When Prime Minister Narendra Modi launched the Swachh Bharat Mission in 2014, it marked the beginning of the world’s largest ever sanitation drive. Now, a 2017 survey by the Quality Council of India finds that access to toilets by rural households has increased to 62.45 per cent, and that 91 per cent of those who have a toilet, use it. Given India’s size and diversity, it is no surprise that implementation varies widely across states. Even so, the fact that almost every Indian now has sanitation on the mind is a victory by itself.
Achieving a task of this magnitude will not be easy. Bangladesh took 15 years to become open defecation free (ODF), while Thailand took 40 years to do so. Meeting sanitation targets is not a one-off event. Changing centuries-old habits of open defecation is a complex and long-term undertaking.
When the state machinery, local officials and communities come together to focus on behaviour change, they are frequently successful.
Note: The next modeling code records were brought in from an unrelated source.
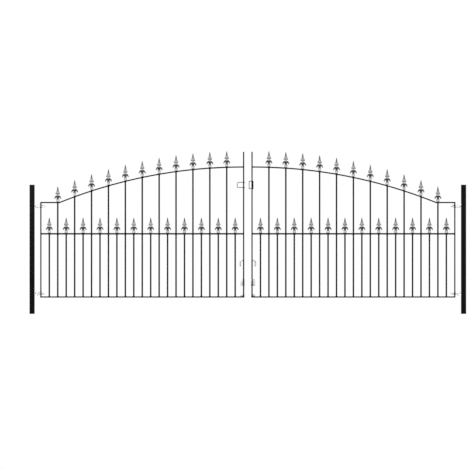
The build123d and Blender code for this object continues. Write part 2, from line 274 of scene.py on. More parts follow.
def mix_colour(tree, factor, first, second):
    """A colour that goes from first to second as factor goes from 0 to 1."""
    node = tree.nodes.new("ShaderNodeMix")
    node.data_type = "RGBA"
    tree.links.new(factor, node.inputs["Factor"])
    for socket, value in ((node.inputs["A"], first), (node.inputs["B"], second)):
        if isinstance(value, tuple):
            socket.default_value = (*value, 1)
        else:
            tree.links.new(value, socket)
    return node.outputs["Result"]


def read_shade(tree):
    """The value of a mesh's shade attribute, and 0 where the mesh has none."""
    node = tree.nodes.new("ShaderNodeAttribute")
    node.attribute_name = "shade"
    return node.outputs["Fac"]


def grain_surface(tree, shader, skin, smoothest, roughest, depth):
    """Roughness from smoothest to roughest by the grain, and a bump of this depth in metres."""
    roughness = remap(tree, skin.outputs["Grain"], 0, 1, smoothest, roughest)
    tree.links.new(roughness, shader.inputs["Roughness"])
    bump = tree.nodes.new("ShaderNodeBump")
    bump.inputs["Distance"].default_value = depth
    tree.links.new(skin.outputs["Height"], bump.inputs["Height"])
    tree.links.new(bump.outputs["Normal"], shader.inputs["Normal"])


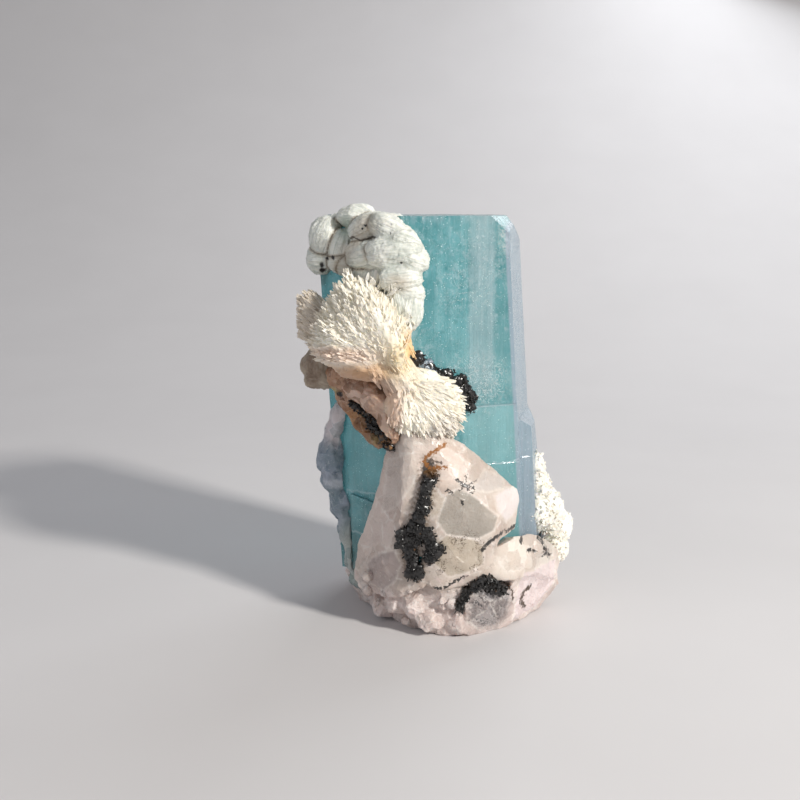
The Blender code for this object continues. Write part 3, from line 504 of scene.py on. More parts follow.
class Value:
    """A shader socket that Python's operators work on."""

    def __init__(self, bench: "Bench", socket: bpy.types.NodeSocket) -> None:
        """Hold a socket of a bench's node tree."""
        self.bench = bench
        self.socket = socket

    def math(self, operation: str, *others: Any) -> "Value":
        """Add a Math node.

        Args:
            operation: The node's operation.
            *others: Its further values.

        Returns:
            The node's result.
        """
        inputs = dict(enumerate((self, *others)))
        return self.bench.node("ShaderNodeMath", {"operation": operation}, inputs)

    def __add__(self, other: Any) -> "Value":
        """Sum."""
        return self.math("ADD", other)

    def __radd__(self, other: Any) -> "Value":
        """Sum, from the right."""
        return self.math("ADD", other)

    def __sub__(self, other: Any) -> "Value":
        """Difference."""
        return self.math("SUBTRACT", other)

    def __rsub__(self, other: Any) -> "Value":
        """Difference, from the right."""
        return self.bench.node("ShaderNodeMath", {"operation": "SUBTRACT"}, {0: other, 1: self})

    def __mul__(self, other: Any) -> "Value":
        """Product."""
        return self.math("MULTIPLY", other)

    def __rmul__(self, other: Any) -> "Value":
        """Product, from the right."""
        return self.math("MULTIPLY", other)

    def __truediv__(self, other: Any) -> "Value":
        """Quotient."""
        return self.math("DIVIDE", other)

    def __pow__(self, other: Any) -> "Value":
        """Power."""
        return self.math("POWER", other)

    def __abs__(self) -> "Value":
        """Size without sign."""
        return self.math("ABSOLUTE")

    def capped(self) -> "Value":
        """The value kept between 0 and 1."""
        return self.bench.node("ShaderNodeClamp", inputs={0: self})

    def least(self, other: Any) -> "Value":
        """The smaller of two values."""
        return self.math("MINIMUM", other)

    def most(self, other: Any) -> "Value":
        """The larger of two values."""
        return self.math("MAXIMUM", other)

    def rise(self, low: float, high: float) -> "Value":
        """Smooth step from 0 at one value to 1 at another.

        Args:
            low: The value that gives 0.
            high: The value that gives 1; it may be the smaller one.

        Returns:
            The step.
        """
        settings = {"interpolation_type": "SMOOTHSTEP", "clamp": False}
        if low < high:
            return self.bench.node("ShaderNodeMapRange", settings, {0: self, 1: low, 2: high})
        falling = self.bench.node("ShaderNodeMapRange", settings, {0: self, 1: high, 2: low})
        return 1.0 - falling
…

Rajasthan, for instance, has tripled the share of people with access to sanitation to nearly 70 per cent since 2011 by sending motivators from village to village to inspire people to construct toilets, and to return a few weeks later to follow up. In Churu district, one young sarpanch even loaded a camel cart with a battery-operated computer to make it easier for villagers to complete their applications.
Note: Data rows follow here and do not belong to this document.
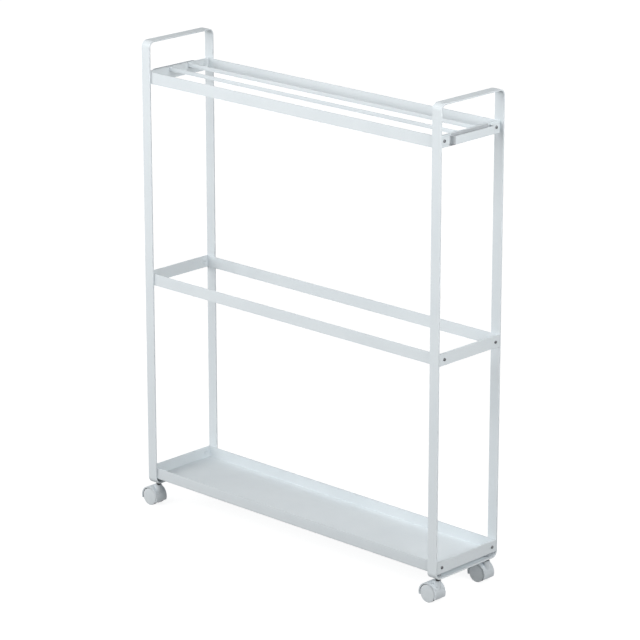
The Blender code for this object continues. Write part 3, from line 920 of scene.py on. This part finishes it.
# %% [markdown]
# Each wheel is a moulded cup with a closed outer face. The face is gently domed, and rounds over
# into the tread. The tread's own faces get the dark grey finish, partly scuff and partly painted
# shade, which is picked by how far they are from the axle.

# %% Wheels
WHEEL_WIDTH = 9.8 * MM
TREAD_FROM = 14.93 * MM


def wheel(name):
    """A wheel along +Y, with its inner face at the origin and its closed face at +Y."""
    w = WHEEL_WIDTH / MM  # the section below is in millimetres: (radius, distance along)
    face = [(r, w - 0.15 - 0.55 * (r / 14) ** 2) for r in range(0, 15, 2)]
    rim = [(14.5, w - 0.78), (14.85, w - 0.95), (15, w - 1.3)]
    tread = [(15, 2.0), (14.8, 1.1), (14.3, 0.4), (13.7, 0.1), (12.2, 0.1), (11.8, 0.5)]
    cup = [(11.7, 6.2), (11.3, 6.6), (4.9, 6.6), (4.5, 6.2)]
    hub = [(4.5, 0.3), (4.2, 0), (2.5, 0), (2.3, 0.2), (2.3, 8.3), (0, 8.4)]
    section = face + rim + tread + cup + hub
    section = [(r * MM, h * MM) for r, h in section]
    piece = spun(name, section, (0, 0, 0), (0, 1, 0), 64)
    smooth(piece, 38)
    return piece


def is_tread(face, centre):
    return math.hypot(face.center.x - centre.x, face.center.z - centre.z) > TREAD_FROM


wheel_master = wheel("wheel_master")
for end, side in CORNERS:
    corner = f"{end}_{side}"
    for part, way in SIDES.items():
        node = f"{corner}_caster_{part}_wheel"
        low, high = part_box(node)
        place = (low + high) / 2
        place.y = low.y if way > 0 else high.y
        turn = Matrix.Rotation(math.pi, 4, "Z") if way < 0 else None
        disc = copy_of(wheel_master, f"{corner}_{part}_moulded_wheel", place, turn)
        set_in_place(disc, wheel_nylon, "wheel_plastic", f"{corner}_{part}_wheel_body", node)
        # Tread faces get the dark grey that is partly scuff and partly painted shade.
        paint(disc, tread_nylon, lambda face: is_tread(face, place))
bpy.data.meshes.remove(wheel_master.data)
print("wheels:", 2 * len(CORNERS))

# %% [markdown]
# The axle is a plain pin whose ends are broken. Half of its section is drawn, and the other half
# is the same points with the length turned round.

# %% Axles
PIN_CHAMFER = 0.4 * MM
for end, side in CORNERS:
    corner = f"{end}_{side}"
    node = f"{corner}_caster_axle"
    low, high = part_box(node)
    r, half = (high.x - low.x) / 2, (high.y - low.y) / 2
    section = [(0, half), (r - PIN_CHAMFER, half), (r, half - PIN_CHAMFER)]
    section += [(radius, -along) for radius, along in reversed(section)]
    pin = spun(f"{corner}_axle_pin", section, (low + high) / 2, (0, 1, 0), 36)
    smooth(pin)
    set_in_place(pin, zinc, "zinc_plate", f"{corner}_swivel", node)
print("pieces so far:", len(pieces_made))

# %% [markdown]
# ## Studio
#
# The cart stands on a plain white table. The table shines a little by itself, as a lit acrylic
# sheet does, and more so further off, which keeps the background clean and the shadow soft.
# Diffuse and glossy rays skip it, so that the table itself doesn't light the underside of the
# cart.

# %% Floor
TABLE_SIZE = 40
TABLE_GREY = 0.3
GLOW_NEAR, GLOW_FAR = 0.84, 0.97
GLOW_FROM, GLOW_TO = 0.6, 3.0  # metres from the middle of the table

clear_selection()
bpy.ops.mesh.primitive_plane_add(size=TABLE_SIZE, location=(0, 0, 0))
floor = named("white_table")
floor_finish, nodes, links, shader, place = new_material("white_table_finish")
shader.inputs["Base Color"].default_value = (TABLE_GREY, TABLE_GREY, TABLE_GREY, 1)
shader.inputs["Roughness"].default_value = 0.8
shader.inputs["Specular IOR Level"].default_value = 0.0
shader.inputs["Emission Color"].default_value = (1, 1, 1, 1)
away = nodes.new("ShaderNodeVectorMath")
away.operation = "LENGTH"
links.new(place, away.inputs[0])
glow = remap(nodes, links, away.outputs["Value"], GLOW_NEAR, GLOW_FAR, GLOW_FROM, GLOW_TO)
links.new(glow, shader.inputs["Emission Strength"])
floor.data.materials.append(floor_finish)
floor.visible_diffuse = False
floor.visible_glossy = False
print("floor:", floor.name)

# %% [markdown]
# Large softboxes stand in front, at the front left corner and on the right, above the cart, so
# each upright is brightest near its top. A faint one hangs overhead. A single sun would be
# simpler, but it would draw hard lines of shadow from every rail.

# %% Softboxes
def softbox(name, place, aim, size, watts):
    """A rectangular lamp that looks from its place towards its aim. size is (width, height)."""
    clear_selection()
    bpy.ops.object.light_add(type="AREA", location=place)
    light = bpy.context.object
    light.name = name
    light.data.shape = "RECTANGLE"
    light.data.size, light.data.size_y = size
    light.data.energy = watts
    light.rotation_euler = (Vector(aim) - Vector(place)).to_track_quat("-Z", "Y").to_euler()
    print(name, watts, "W")


softbox("front_softbox", (-0.3, -2.2, 1.7), (0, 0, 0.6), (2.0, 1.4), watts=33)
softbox("front_left_softbox", (-2.2, -1.6, 1.4), (0, 0, 0.5), (1.6, 1.4), watts=24.6)
softbox("right_softbox", (2.4, -0.4, 1.6), (0, 0, 0.5), (1.4, 1.4), watts=47)
softbox("top_softbox", (0, 0, 2.4), (0, 0, 0.4), (2.4, 1.4), watts=1.5)

# %% [markdown]
# White walls send in a little light from the left, the right, the front and low at the back. Real
# panels would show in the gloss as hard shapes. Here the room's light is a sum instead, one term
# for each wall: the dot product of the view direction and the wall's direction, and never below
# zero.

# %% White walls
# The direction of each wall, and its length is how bright the wall is. The back one is low.
WALLS = ((-0.77, 0, 0), (0.08, 0, 0), (0, -0.2, 0), (0, 0.44, -0.33))

world = bpy.data.worlds.new("studio_room")
bpy.context.scene.world = world
world.use_nodes = True
nodes, links = world.node_tree.nodes, world.node_tree.links
background = nodes["Background"]
background.inputs["Color"].default_value = (1, 1, 1, 1)
direction = nodes.new("ShaderNodeTexCoord").outputs["Generated"]
total = None
for wall in WALLS:
    facing = nodes.new("ShaderNodeVectorMath")
    facing.operation = "DOT_PRODUCT"
    facing.inputs[1].default_value = wall
    links.new(direction, facing.inputs[0])
    glow = nodes.new("ShaderNodeMath")
    glow.operation = "MAXIMUM"
    glow.inputs[1].default_value = 0
    links.new(facing.outputs["Value"], glow.inputs[0])
    if total:
        both = nodes.new("ShaderNodeMath")
        both.operation = "ADD"
        links.new(total, both.inputs[0])
        links.new(glow.outputs[0], both.inputs[1])
        glow = both
    total = glow.outputs[0]
links.new(total, background.inputs["Strength"])
bpy.context.scene.view_settings.view_transform = "Standard"

# %% [markdown]
# The number of pieces made is printed.

# %% Pieces made
print("pieces:", len(pieces_made))
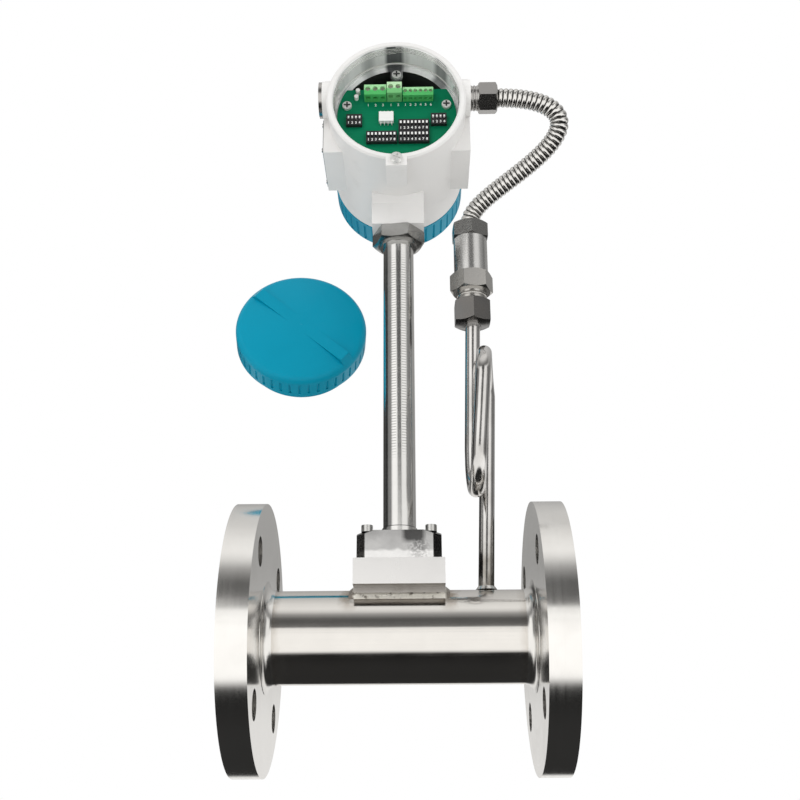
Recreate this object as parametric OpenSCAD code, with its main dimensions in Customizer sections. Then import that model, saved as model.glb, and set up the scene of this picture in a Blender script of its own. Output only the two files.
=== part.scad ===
// Vortex flow meter for a pipeline, with a compensating pressure sensor on a siphon.
// X runs along the pipe from the inlet face, Y points to the display side, Z up the stem.

/* [Pipe and flanges] */
// Outside diameter of the flow tube
tube_od = 57; // [52:0.5:62]
// Wall of the flow tube
tube_wall = 3.5; // [2.5:0.5:5]
// Length between the two sealing faces
face_to_face = 204; // [196:1:260]
// Outside diameter of each flange
flange_d = 165; // [155:1:185]
// Thickness of each flange without its raised face
flange_t = 18; // [14:0.5:22]
// Diameter of the raised sealing face
raised_face_d = 99; // [88:1:104]
// Height of the raised sealing face
raised_face_h = 2; // [1:0.5:3]
// Circle through the middles of the flange holes
bolt_circle_d = 125; // [123:1:132]
// Diameter of each flange hole
bolt_hole_d = 18; // [14:0.5:20]
// Holes in each flange
bolt_count = 4; // [4:4:8]
// How far each tube end lies behind its sealing face
tube_setback = 4; // [2:0.5:8]
// Leg of the weld round the tube at each flange
weld_leg = 6; // [4:0.5:8]

/* [Shedder bar] */
// Width of the bar across the flow
bar_w = 14; // [10:0.5:17]
// Length of the bar along the flow
bar_l = 18; // [12:0.5:20]
// Width of the bar's tail
bar_tail_w = 5; // [3:0.5:8]
// Gap between the bar's tail and the bore of the probe
bar_gap = 7; // [5:0.5:12]

/* [Sensor seat and bonnet] */
// Side of the square seat that is welded to the tube
seat_w = 56; // [54:0.5:62]
// Height of the seat's body above the weld
seat_h = 16.2; // [13:0.2:22]
// How far the seat's underside lies below the tube's crown
seat_drop = 1; // [0.6:0.1:1.5]
// Half of the plinth's width between the seat and the tube
plinth_half = 17.6; // [16:0.2:20]
// Leg of the weld round the plinth
seat_leg = 2.8; // [2:0.1:3.6]
// Side of the square bonnet
bonnet_w = 52.4; // [50:0.2:54]
// Height of the bonnet
bonnet_h = 17.6; // [15:0.2:24]
// Width that is cut off each upright corner of the bonnet
bonnet_corner = 5.3; // [3:0.1:6]
// Diameter of the low step on the bonnet
bonnet_step_d = 33; // [28:0.5:36]
// Height of the low step on the bonnet
bonnet_step_h = 1.6; // [1:0.1:2.5]
// Distance between neighbouring bonnet bolts
bonnet_bolt_gap = 39.6; // [38:0.2:41]
// Shank diameter of the bonnet bolts
bonnet_bolt_d = 4; // [3:0.5:5]
// Head diameter of the bonnet bolts
bonnet_head_d = 7.2; // [6:0.2:8.2]
// Head height of the bonnet bolts
bonnet_head_h = 4.2; // [3:0.2:5]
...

Villages in Maharashtra, Rajasthan, Haryana and Chhattisgarh have set up nigrani (vigilance) committees to exhort people defecating in the open to use toilets. In Chhattisgarh’s Bilaspur district, sarpanches and block officials who have sustained their communities’ ODF status are honoured. Mega stars like Amitabh Bachhan and Anushka Sharma have led the “Darwaza Bandh” campaign to change age-old practices, focusing on rural men who are often the last to start using a latrine. Global experience confirms that people are more likely to use a toilet that they have constructed — or at least paid for — themselves. A 2014 study shows that half as many people continued to defecate in the open after they constructed their own toilet, compared with those for whom the government had built or fully subsidised a latrine.
Accordingly, UP mobilised unemployed youth to encourage families to build toilets with their own money. Bijnor district used only 57 per cent of the funds allocated to it for toilet construction. At the same time, one in four of the district’s villages declared themselves ODF. Experience from rural Bihar shows that households are willing to pay for their own toilets. In Rohtas district, Sushila Devi — a mother of four who works as a casual labourer — took a loan of Rs 12,000 through her self-help group to construct a latrine.
Scaling up good experiences is equally important. In Bijnor, the district collector set up a control room to track the progress of motivators in real time. State and district officials are now learning from each other, and the Ministry of Drinking Water and Sanitation is documenting their successes. However, scaling up also requires staffing up. A recent review found that 30 per cent of state level posts sanctioned under SBM are vacant — vacancies at the district level as high as 50 per cent.
Three years into SBM, it is time to reinforce the focus on sustained outcomes. It will be essential to reach all sections of society, give women a greater role, and address the social issues around the manual emptying of latrines. Since the construction of toilets alone is not a measure of success, the World Bank’s support for SBM Grameen focuses on incentivising their sustained use. The Government of India and the World Bank agreed to disburse project funds based on verification of toilet use by an independent agency, which is now embarking on a large-scale household survey to verify the data reported by states and districts.
We must now capitalise on the SBM’s momentum to put an end to open defecation. This will improve the health of India’s children, provide dignity and safety to its women, and achieve a clean India.